New on view at the Carnegie Museum of Natural History are the fossilized footprints of a 7-foot sea scorpion -- an eurypterid -- from prehistoric Elk County.

"Think of a giant lobster. It's very closely related. ... It had a scorpion-type tail," says geologist David K. Brezinsky, associate curator adjunct of invertebrate paleontology at the museum.

Scientists don't know exactly where the predator lived -- perhaps in a river or brackish bay -- long before dinosaurs roamed the Earth.

"All we have is the impression of its movement through sediment," says Albert Kollar, another geologist at the museum. "We don't know what the shape of these feet are. We don't know what this animal looked like."

A prehistoric sea scorpion -- also related to the horseshoe crab -- made the footprints about 350 million years ago during the Mississippian Period of the Paleozoic era. The creature had six pairs of legs, including one pair of large, claw-like appendages, plus a large tail.

People can view the creature's footmarks on what looks like a nondescript slab of brown-gray sandstone in the Benedum Hall of Geology. The overlooked specimen was taken out of storage after Yale University paleontologist Dolph Seilacher ordered a cast of the specimen for a proposed traveling exhibit.

Impressions made by the ancient arthropod's jointed feet are all you see on the world's largest "eurypterid trackway," as a plaque describes the specimen.

Eurypterids were prehistoric invertebrates that lived in water and preyed on other invertebrates, perhaps snails, clams and trilobites.

"Trackway" or "trace" fossils reveal animals' tracks, footprints and burrows, rather than animals' body forms.

A faint groove -- probably made by the animal's scorpion-style tail -- bisects the prized rock and indicates that the animal probably moved between water and land.

Typical eurypterids measured about 12 inches, compared to the nearly 8-foot eurypterid that left its footprints in this chunk of sandstone.

"They were probably the biggest predators of the time, and this was probably the largest predator on earth," Brezinsky says. "It's probably the largest eurypterid ever discovered."

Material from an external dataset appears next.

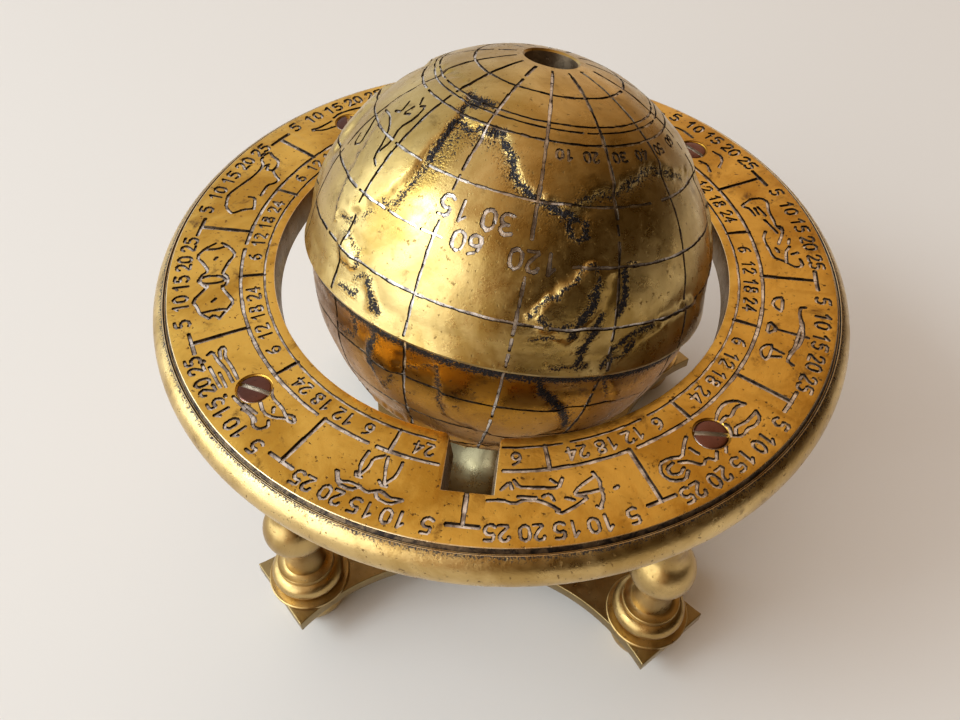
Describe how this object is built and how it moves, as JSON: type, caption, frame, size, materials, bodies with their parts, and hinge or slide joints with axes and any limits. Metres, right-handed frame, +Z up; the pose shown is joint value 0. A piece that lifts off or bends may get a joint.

An artist's rendering of the creature reminds volunteer museum docent Preston Ader, 14, of Charleroi of a large shrimp.

"Imagine eating that for dinner," Preston says. "I'm extremely impressed by this."

Late Carnegie museum employee James Kosinsky and his brother, Michael, accidentally spotted the trace fossil near the Clarion River on a 1948 hunting trip.

In 1983, British scientists Derek E.G. Briggs and W.D. Ian Rolfe described and named the creature Palmichnium kosinskiorum .

Briggs and Rolfe first learned about the ancient animal after Princeton University paleontologist Don Baird, a Pittsburgher, saw the animal's trace fossil at Carnegie Museum of Natural History in the early 1980s.

Kollar and Brezinski plan to soon revisit the site where the Kosinsky brothers found the trace fossil.

"This fossil warrants new research as to the environment in which those sediments were discovered," Kollar says, "which will shed light on how this animal lived, and where this animal lived," says Kollar.